The payments will be:
Percentage | Amount | |
---|---|---|
Cash Downpayment | 5% | $25,000 |
Cash Or CPF Downpayment | 20% | $100,000 |
Loan Amount | LTV of 75% | $375,000 |
Total | 100% | $500,000 |
Assuming that you paid the initial $25,000 in cash, you now could apply for a 20% bridging loan to cover the cash or CPF deficiency.
Fees And Charges
There are no hidden charges attached to this loan.
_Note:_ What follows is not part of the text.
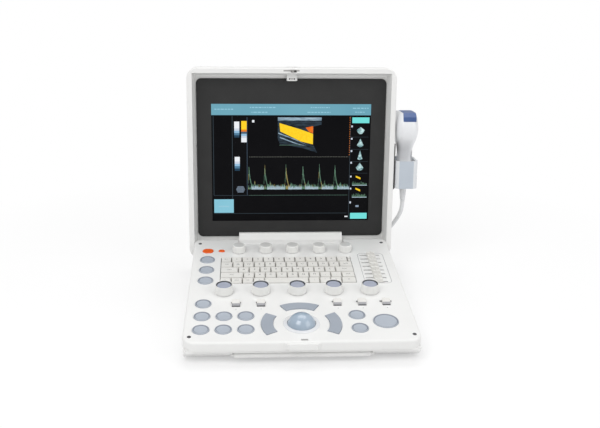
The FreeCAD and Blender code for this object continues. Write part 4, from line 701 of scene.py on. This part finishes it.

You may only have to pay a late fee, which is only 3-5% of the loan borrowed.
But as you will find as you interact with lenders, the fee is rarely imposed because lenders give a grace period during which borrowers can still make their payments without attracting a fine.
However, even with the grace period, do not become complacent and delay your payments because your payment behaviour becomes a part of your permanent borrowing history, which could negatively affect your future dealings with money lenders.
A Bridging Loan May Be A Good Option
It’s time to find the right lender since you know how to calculate bridging loan.
If you don’t have enough cash on hand, Credit 21 stands out as a reliable licensed money lender committed to helping our clients upgrade their financial situations.
We have some of the most favourable and inclusive terms that apply to borrowers of all income brackets.
Visit our office at 10 Anson Road, #01-07 International Plaza, Singapore 079903. Our loan professionals are willing and ready to assist you, and you’ll be sure to get something that suits your financial needs.
You can also talk to us at +65 6221 1811 or apply for a loan now.
Frequently Asked Questions
What Is The Interest Rate Of A Bridging Loan?
The interest rate typically ranges from 5-6% per annum, depending on the lender you approach.
What If I Have Bad Credit?
Every lender has a unique risk appetite. Even if you have a bad credit history, some may still offer you a bridging loan.
So approach each lender individually and see if it can grant you what you’re looking for.